Something that is a major contributing factor to me loving Orochi so much is Miyano Mamoru's voice acting which is absolutely insane. Not sure how the director instructed him, or how much they pay him, but basically he sounds like on the verge of an orgasm the entire goddamn time with the way how he deeply savors each word on his tongue before speaking it, and it's so incredibly fitting. Maybe Miyano Mamoru understands Orochi better than the writers themselves, who knows... Regardless, the way how Orochi's character and personality is so perfectly portrayed through the voice acting is heavenly. His voice is like sickly sweet, thick, honey, innocent and nonchalant, yet dominating and bewitching. I mean. You can just hear for yourself. (Note, it's best if you can understand Japanese because the official English translations unfortunately suck.)
3. Suzuka
Wait, an actually good-aligned character??? Anyway, Suzuka is a wonderful take on the "big sister" archetype. She is big-hearted, kind, accepting, strong, determined, and has a great sense of responsibility. But she ends up being too trusting in others, in the way that she believes others are just as strong as her to fend for themselves, which ends up literally devastating her entire found family and the place they called home, literally killing her most important person in body and mind, her found brother. And yet, she's so strong to be able to not give up, to accept all the pain, to heal and to rebuild what they have lost. Also, as someone with the best big sister in the world, her character just makes me feel warm and fuzzy inside. She's wonderful.
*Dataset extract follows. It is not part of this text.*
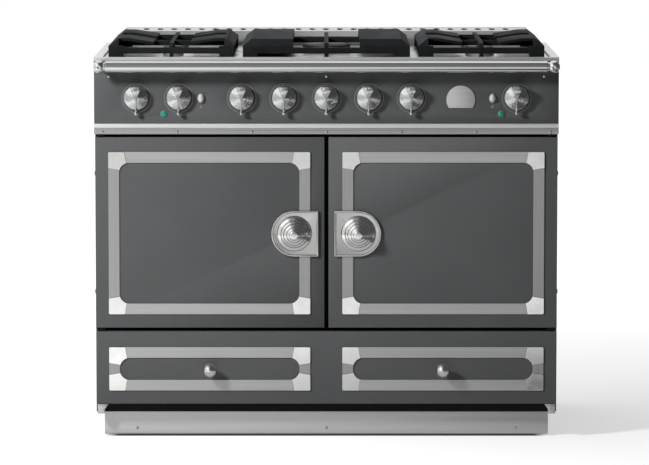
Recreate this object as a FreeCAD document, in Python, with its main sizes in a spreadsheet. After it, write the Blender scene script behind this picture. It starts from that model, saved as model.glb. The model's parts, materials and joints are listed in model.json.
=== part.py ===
import FreeCAD, Part
import math
import os
import Sketcher

# A free-standing range cooker with two ovens, a gas hob and a storage drawer.
# The frame is +X to the right, +Y to the rear and +Z up, in millimetres.
# The origin is on the floor, under the middle of the overall box.

os.makedirs("parts", exist_ok=True)
doc = FreeCAD.newDocument("range_cooker")
sheet = doc.addObject("Spreadsheet::Sheet", "Sizes")

SIZES = {
    # casing
    "body_width": 1100.0,
    "front_reach": 270.0,
    "back_reach": 335.0,
    "worktop_height": 912.0,
    "plinth_height": 60.0,
    "base_height": 25.0,
    "sheet_wall": 1.5,
    "front_frame_set_back": 44.0,
    "front_frame_wall": 4.0,
    "front_frame_stile": 28.0,
    "bore_fit": 0.05,
    "loose_fit": 0.3,
    "working_gap": 1.5,
    "overrun": 5.0,
    # levelling feet
    "foot_pad_radius": 22.0,
    "foot_pad_height": 9.0,
    "foot_stem_radius": 6.0,
    "foot_stem_height": 86.0,
    "foot_side_inset": 70.0,
    "foot_front_inset": 110.0,
    "foot_back_inset": 60.0,
    "foot_boss_radius": 14.0,
    "foot_boss_height": 18.0,
    # plinth
    "plinth_side_inset": 19.0,
    "plinth_set_back": 50.0,
    "plinth_wall": 1.5,
    "plinth_floor_gap": 4.0,
    "plinth_lip": 24.0,
    "plinth_roll_radius": 6.0,
    # corner brackets beside the plinth gap
    "bracket_outer_inset": 4.5,
    "bracket_leg_width": 16.0,
    "bracket_gusset_width": 10.0,
    "bracket_gusset_height": 14.0,
    "bracket_reach": 36.0,
    # drawer
    "drawer_front_height": 174.0,
    "drawer_front_depth": 22.0,
    "drawer_front_wall": 2.0,
    "front_side_inset": 2.0,
    "drawer_door_gap": 9.0,
    "drawer_box_height": 128.0,
    "drawer_box_bottom_gap": 15.0,
    "drawer_box_wall": 2.0,
    "drawer_box_length": 450.0,
    "runner_width": 14.0,
    "runner_rise": 46.0,
    "runner_wall": 2.0,
    "slide_bar_height": 10.0,
    "runner_arm_length": 40.0,
    # frames of strips on doors and drawer
    "strip_width": 26.0,
    "strip_thickness": 2.5,
    "corner_proud": 1.0,
    "corner_leg": 44.0,
    "corner_inner_radius": 23.5,
    "frame_inner_inset": 38.0,
    "frame_outer_inset": 33.0,
    "drawer_frame_rise": 32.0,
    "drawer_frame_height": 104.5,
    "door_frame_rise": 32.0,
    "door_frame_height": 387.5,
    # drawer knobs
    "drawer_knob_radius": 16.5,
    "drawer_knob_neck": 6.0,
    "drawer_knob_reach": 30.0,
    "drawer_knob_base_radius": 11.0,
    "drawer_knob_base_height": 4.0,
    # doors
    "door_height": 454.0,
    "door_depth": 40.0,
    "door_wall": 2.0,
    "door_centre_gap": 10.0,
    "door_trim_gap": 7.5,
    "door_liner_wall": 2.0,
    "door_liner_boss": 3.0,
    "door_liner_boss_inset": 20.0,
    "hinge_side_inset": 12.0,
    "hinge_front_inset": 12.0,
    "hinge_pin_radius": 4.0,
    "hinge_pin_length": 16.0,
    "hinge_plate": 3.0,
    "hinge_plate_gap": 2.5,
    "hinge_plate_width": 22.0,
    "hinge_boss": 24.0,
    "hinge_boss_height": 20.0,
    "hinge_bolt_radius": 5.0,
    "hinge_bolt_proud": 2.0,
    "hinge_bolt_inset": 86.0,
    # door plate and knob
    "plate_centre_offset": 76.0,
    "plate_radius": 54.5,
    "plate_rise": 225.0,
    "plate_flat": 57.0,
    "plate_thickness": 3.0,
    "plate_rim": 4.0,
    "plate_rim_proud": 2.0,
    "handle_radius": 42.0,
    "handle_reach": 46.0,
    "handle_stem_radius": 7.0,
    "handle_stem_length": 30.0,
    "latch_cam_length": 34.0,
    "latch_cam_width": 12.0,
    "latch_cam_depth": 5.0,
    # ovens
    "oven_side_gap": 51.5,
    "oven_height": 350.0,
    "oven_depth": 436.0,
    "oven_wall": 2.0,
    "oven_rise": 52.0,
    "ledge_width": 9.0,
    "ledge_height": 4.0,
    "ledge_spacing": 78.0,
    "ledge_front_inset": 18.0,
    "gasket_width": 9.0,
    "gasket_inset": 6.0,
    "gasket_height": 3.7,
    "rack_bar": 6.0,
    "rack_wire_radius": 2.0,
    "rack_side_gap": 2.0,
    "fan_space": 42.0,
    "fan_cover_wall": 2.0,
    "fan_cover_hole_radius": 60.0,
    "fan_cover_slot": 12.0,
    "fan_radius": 72.0,
    "fan_plate": 1.5,
    "fan_blade_height": 20.0,
    "fan_blade_wall": 1.5,
    "fan_hub_radius": 11.0,
    "fan_shaft_radius": 4.0,
    "fan_wall_gap": 6.0,
    "motor_radius": 32.0,
    "motor_length": 48.0,
    "element_radius": 92.0,
    "element_tube_radius": 3.5,
    "element_lead_radius": 2.6,
    "element_lead_spacing": 30.0,
    "element_wall_gap": 16.0,
    # control panel and moulding
    "panel_trim_height": 25.0,
    "panel_trim_flat": 12.0,
    "panel_trim_proud": 6.0,
    "panel_wall": 2.0,
    "knob_drop": 88.0,
    "knob_radius": 29.0,
    "knob_dome": 21.0,
    "knob_bar_reach": 36.0,
    "knob_bar_top": 27.0,
    "knob_bar_wide": 11.0,
    "knob_bar_waist": 5.0,
    "knob_pointer_drop": 37.0,
    "knob_pointer_radius": 4.5,
    "knob_pointer_stem": 4.0,
    "knob_shaft_radius": 4.0,
    "knob_shaft_length": 32.0,
    "knob_ring_radius": 35.0,
    "knob_ring_width": 1.5,
    "knob_ring_depth": 0.8,
    "button_width": 16.0,
    "button_length": 22.0,
    "button_reach": 10.0,
    "button_travel": 3.0,
    "button_stem_radius": 3.0,
    "lamp_drop": 125.0,
    "lamp_radius": 8.0,
    "lamp_bezel": 1.5,
    "lamp_stem_radius": 5.0,
    "badge_drop": 92.0,
    "badge_radius": 34.0,
    "badge_flat": 19.6,
    "badge_thickness": 2.0,
    "screw_radius": 3.2,
    "screw_head": 1.6,
    "trim_screw_inset": 20.0,
    "panel_screw_inset": 35.0,
    "panel_screw_drop": 37.0,
    "plinth_screw_inset": 78.0,
    # towel rail
    "rail_drop": 20.0,
    "rail_radius": 13.5,
    "rail_wall": 2.0,
    "rail_ball_radius": 15.0,
    "rail_collar_radius": 11.0,
    "rail_end_gap": 30.0,
    "rail_reach": 50.0,
    "rail_post_radius": 8.0,
    "rail_flange_radius": 10.5,
    "rail_flange_height": 3.0,
    # worktop and burners
    "worktop_edge": 9.0,
    "worktop_proud": 8.0,
    "worktop_sheet": 2.0,
    "worktop_rim": 20.0,
    "pan_drop": 5.0,
    "flue_set_back": 5.0,
    "flue_depth": 34.0,
    "flue_height": 31.0,
    "flue_rise": 8.0,
    "flue_wall": 2.0,
    "flue_side_inset": 50.0,
    "flue_hole_radius": 8.0,
    "burner_front_inset": 123.0,
    "burner_back_inset": 117.0,
    "burner_small_radius": 26.0,
    "burner_middle_radius": 36.0,
    "burner_large_radius": 46.0,
    "burner_wok_radius": 62.0,
    "burner_crown_height": 16.0,
    "burner_cap_height": 5.0,
    "burner_stem_height": 22.0,
    # grates
    "grate_gap": 20.0,
    "grate_side_inset": 32.5,
    "grate_side_width": 299.0,
    "grate_depth": 480.0,
    "grate_set_back": 50.0,
    "grate_height": 36.0,
    "grate_bar": 10.0,
    "grate_bar_depth": 12.0,
    "grate_foot_height": 11.0,
    "grate_corner_width": 36.0,
    "grate_end_bar_height": 14.0,
    "grate_shoulder_width": 20.0,
    "grate_shoulder_height": 16.0,
    "grate_shoulder_wall": 4.0,
    "grate_wing_rise": 9.0,
    "grate_wing_width": 46.0,
    "grate_wing_gap": 44.0,
    "grate_wing_depth": 150.0,
    "grate_wing_wall": 7.0,
    "grate_opening": 158.0,
    # gas and electrics
    "manifold_radius": 11.0,
    "manifold_set_back": 64.0,
    "valve_width": 30.0,
    "valve_height": 34.0,
    "valve_depth": 36.0,
    "valve_nipple_radius": 6.0,
    "gas_pipe_side_inset": 60.0,
    "inlet_radius": 10.5,
    "inlet_length": 18.0,
    "rear_hole_gap": 14.0,
    "pipe_bracket_width": 20.0,
    "control_block_width": 40.0,
    "control_block_depth": 34.0,
    "switch_block_wall": 5.0,
    "switch_block_depth": 26.0,
    "terminal_width": 90.0,
    "terminal_height": 60.0,
    "terminal_depth": 38.0,
    "terminal_wall": 3.0,
    "terminal_drop": 212.0,
    "cable_bore_radius": 10.0,
    "vent_length": 90.0,
    "vent_height": 8.0,
    "vent_pitch": 24.0,
    "vent_drop": 172.0,
}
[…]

And as a bonus, here's a selection of other favs in no particular order, because hell, in the end it's a waifu collection game and there's bound to be a lot of favs for varying reasons.
Enma, because I'm not immune to bewitching milfs, and her design is one of the absolute best in the entire game.
Tsukuyomi, because they're so sad and wonderfully questionable, also actually canon non-binary.
Onikiri. Groomed to be fucked up, and yet after regaining his free will, he willingly steps back into that path, because it's what he inherently craves. So delicious.
Garuda, my favorite disaster bi bird and Asura's pet dog. Probably one of the "normalest" and ironically most likeable characters. He's a bit conceited, strong and actually.... smart. And smart in the way that he knows his place, knows his limits and won't try things out of his league. And yet he can't help his smugness and want to test the waters... but he's a survivor still : ^)
And honorary mention to my fav hairy braindead bimbo slut, Kamikui. Yep I love them very dearly, and they're also carried by incredible voice acting.